Write out each line exactly as it stands, please.
##############################
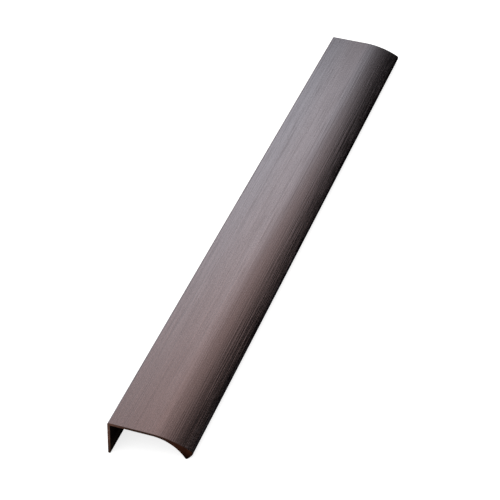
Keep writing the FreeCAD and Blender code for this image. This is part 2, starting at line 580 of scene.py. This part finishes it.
# %% Make the mesh
def make_mesh(name, points, corners, counts):
    """A mesh from arrays: points, the point of each corner, and corners per face."""
    mesh = bpy.data.meshes.new(name)
    mesh.vertices.add(len(points))
    mesh.vertices.foreach_set("co", points.astype(np.float32).ravel())
    mesh.loops.add(len(corners))
    mesh.loops.foreach_set("vertex_index", corners.astype(np.int32))
    mesh.polygons.add(len(counts))
    starts = np.concatenate([[0], np.cumsum(counts)[:-1]])
    mesh.polygons.foreach_set("loop_start", starts.astype(np.int32))
    mesh.update(calc_edges=True)
    mesh.validate()
    return mesh


def open_edges(corners, counts):
    """How many edges don't belong to exactly two faces."""
    starts = np.concatenate([[0], np.cumsum(counts)[:-1]])
    following = np.arange(1, len(corners) + 1)
    following[np.cumsum(counts) - 1] = starts
    ends = np.sort(np.stack([corners, corners[following]], axis=1), axis=1)
    used = np.unique(ends, axis=0, return_counts=True)[1]
    return int((used != 2).sum())


mesh = make_mesh("brushed_profile", placed, corners, counts)
uv = mesh.uv_layers.new(name="brush")
uv.uv.foreach_set("vector", corner_texture.astype(np.float32).ravel())
mesh.polygons.foreach_set("material_index", face_finish.astype(np.int32))
mesh.polygons.foreach_set("use_smooth", np.ones(len(counts), bool))
mesh.normals_split_custom_set(corner_normals)
print("open edges", open_edges(corners, counts), "polygons kept", len(mesh.polygons), "of", len(counts))

# %% [markdown]
# ## The piece rides on the frame
#
# The finer surface stands for the CAD node, which stays hidden for collision. It rides
# on the only body, and its object stays at the origin.

# %% Put the piece in the scene
profile = bpy.data.objects.new("brushed_profile", mesh)
bpy.context.scene.collection.objects.link(profile)
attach(profile, "root")
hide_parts("pull_profile")
low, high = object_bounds()
off_box = np.subtract((*low, *high), (*CAD_LOW, *CAD_HIGH)) / MM
print("off the CAD box by, in mm", off_box.round(3).tolist())

# %% [markdown]
# ## How a brushed surface is made
#
# The real piece is sanded with a belt along its length, and then coloured. The belt
# leaves straight scratches, a fraction of a millimetre wide and from a millimetre to
# many centimetres long. A picture of scratches would blur close up and repeat along
# the length. Noise that is squeezed across the brush and stretched along it looks the
# same from near and far, and never repeats. It reads the mesh's own UV map, whose
# units are metres along the surface, so scratches follow the curve and keep their
# width.
#
# The first helpers start a material, read the map, and make one layer of scratches.

# %% One layer of scratches
def new_material(name):
    """A material with its nodes, its links and its surface shader."""
    material = bpy.data.materials.new(name)
    material.use_nodes = True
    nodes = material.node_tree.nodes
    return material, nodes, material.node_tree.links, nodes["Principled BSDF"]


def brush_map(nodes):
    """The UV map: the way round the section and the way along, both in metres."""
    brush = nodes.new("ShaderNodeUVMap")
    brush.uv_map = "brush"
    return brush.outputs["UV"]


def map_place(nodes, links):
    """The two coordinates of the map as two values, U and V."""
    place = nodes.new("ShaderNodeSeparateXYZ")
    links.new(brush_map(nodes), place.inputs["Vector"])
    return place.outputs["X"], place.outputs["Y"]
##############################
* ANSWER TO THIS TASK
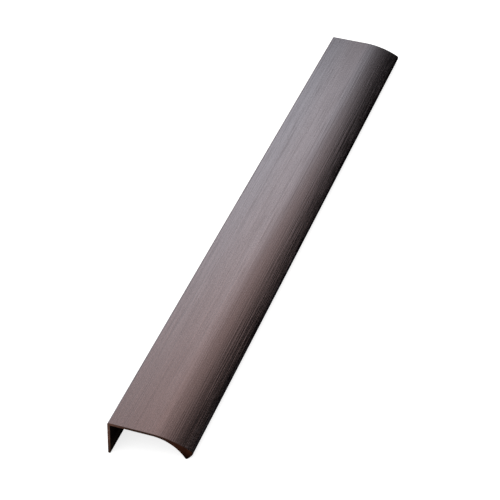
Keep writing the FreeCAD and Blender code for this image. This is part 2, starting at line 580 of scene.py. This part finishes it.
# %% Make the mesh
def make_mesh(name, points, corners, counts):
    """A mesh from arrays: points, the point of each corner, and corners per face."""
    mesh = bpy.data.meshes.new(name)
    mesh.vertices.add(len(points))
    mesh.vertices.foreach_set("co", points.astype(np.float32).ravel())
    mesh.loops.add(len(corners))
    mesh.loops.foreach_set("vertex_index", corners.astype(np.int32))
    mesh.polygons.add(len(counts))
    starts = np.concatenate([[0], np.cumsum(counts)[:-1]])
    mesh.polygons.foreach_set("loop_start", starts.astype(np.int32))
    mesh.update(calc_edges=True)
    mesh.validate()
    return mesh


def open_edges(corners, counts):
    """How many edges don't belong to exactly two faces."""
    starts = np.concatenate([[0], np.cumsum(counts)[:-1]])
    following = np.arange(1, len(corners) + 1)
    following[np.cumsum(counts) - 1] = starts
    ends = np.sort(np.stack([corners, corners[following]], axis=1), axis=1)
    used = np.unique(ends, axis=0, return_counts=True)[1]
    return int((used != 2).sum())


mesh = make_mesh("brushed_profile", placed, corners, counts)
uv = mesh.uv_layers.new(name="brush")
uv.uv.foreach_set("vector", corner_texture.astype(np.float32).ravel())
mesh.polygons.foreach_set("material_index", face_finish.astype(np.int32))
mesh.polygons.foreach_set("use_smooth", np.ones(len(counts), bool))
mesh.normals_split_custom_set(corner_normals)
print("open edges", open_edges(corners, counts), "polygons kept", len(mesh.polygons), "of", len(counts))

# %% [markdown]
# ## The piece rides on the frame
#
# The finer surface stands for the CAD node, which stays hidden for collision. It rides
# on the only body, and its object stays at the origin.

# %% Put the piece in the scene
profile = bpy.data.objects.new("brushed_profile", mesh)
bpy.context.scene.collection.objects.link(profile)
attach(profile, "root")
hide_parts("pull_profile")
low, high = object_bounds()
off_box = np.subtract((*low, *high), (*CAD_LOW, *CAD_HIGH)) / MM
print("off the CAD box by, in mm", off_box.round(3).tolist())

# %% [markdown]
# ## How a brushed surface is made
#
# The real piece is sanded with a belt along its length, and then coloured. The belt
# leaves straight scratches, a fraction of a millimetre wide and from a millimetre to
# many centimetres long. A picture of scratches would blur close up and repeat along
# the length. Noise that is squeezed across the brush and stretched along it looks the
# same from near and far, and never repeats. It reads the mesh's own UV map, whose
# units are metres along the surface, so scratches follow the curve and keep their
# width.
#
# The first helpers start a material, read the map, and make one layer of scratches.

# %% One layer of scratches
def new_material(name):
    """A material with its nodes, its links and its surface shader."""
    material = bpy.data.materials.new(name)
    material.use_nodes = True
    nodes = material.node_tree.nodes
    return material, nodes, material.node_tree.links, nodes["Principled BSDF"]


def brush_map(nodes):
    """The UV map: the way round the section and the way along, both in metres."""
    brush = nodes.new("ShaderNodeUVMap")
    brush.uv_map = "brush"
    return brush.outputs["UV"]


def map_place(nodes, links):
    """The two coordinates of the map as two values, U and V."""
    place = nodes.new("ShaderNodeSeparateXYZ")
    links.new(brush_map(nodes), place.inputs["Vector"])
    return place.outputs["X"], place.outputs["Y"]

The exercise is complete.